Le 1er janvier de cette année est entrée en vigueur une modification de la loi vaudoise sur les fusions de communes. Elle prévoit que les bourgeois des communes fusionnées peuvent conserver, entre parenthèses après l’indication du nom de la nouvelle commune, le nom de leur ancienne bourgeoisie. Un bourgeois de Cully pourra ainsi bénéficier de l’indication d’origine «Bourg-en-Lavaux (Cully)». On parle indifféremment de bourgeoisie, de droit de cité communal ou de lieu d’origine.

Contrairement à de nombreux cantons, le Pays de Vaud ne connaît pas l’institution des communes bourgeoises, indépendantes des communes politiques.

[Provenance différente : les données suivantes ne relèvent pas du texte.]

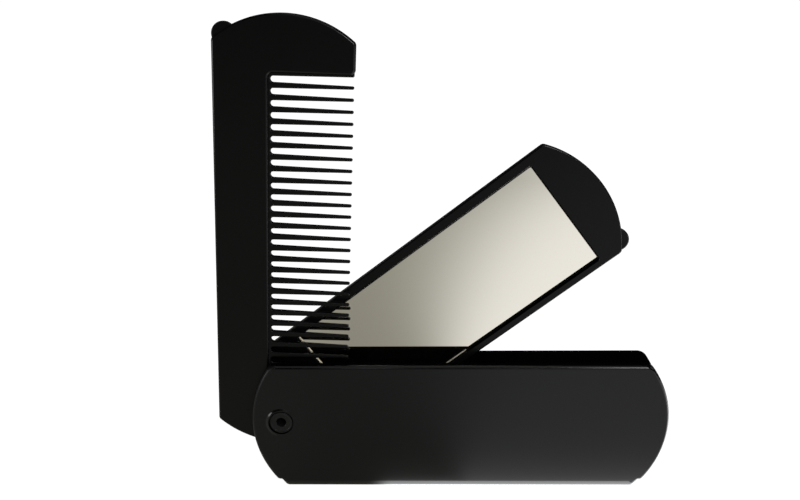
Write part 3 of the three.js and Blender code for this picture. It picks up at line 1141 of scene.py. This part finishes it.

Ces bourgeoisies peuvent être très fortunées. Des privilèges y sont souvent attachés. Dans ce contexte, on comprend la tradition de la naturalisation par le peuple, très présente dans les cantons dits primitifs.

Les habitants d’Arnex-sur-Orbe ou de Gimel ne tirent aucun bénéfice de leur lieu d’origine. La question peut donc se poser de l’actualité de la bourgeoisie pour les Vaudois. On constate leur attachement certain à leur lieu d’origine. Des processus de fusion de communes ont pu en souffrir. Cela a probablement motivé la récente modification législative.

En droit fédéral, la bourgeoisie communale demeure le fondement de la nationalité suisse. Rappelons que la naturalisation se fait en trois étapes. Le requérant doit obtenir en premier lieu une bourgeoisie communale, puis un indigénat cantonal, et enfin la nationalité suisse. La naturalisation est ainsi fondamentalement fédéraliste. Les cantons sont au centre du processus, dans la mesure où ils fixent l’étendue des compétences communales. Il s’agit ici de la seule fonction de droit public de la bourgeoisie pour les Vaudois. Certes, les dispositions transitoires de la Constitution cantonale réservent «les droits coutumiers de bourgeoisie fondés sur la Constitution de 1885». Nous n’en avons toutefois pas trouvé de traces juridiquement déterminantes. Il s’agit de traditions avant tout symboliques. Elles donnent par exemple droit à une miche de pain par année, voire un sapin à Noël. Mais le symbole ne saurait être minimisé.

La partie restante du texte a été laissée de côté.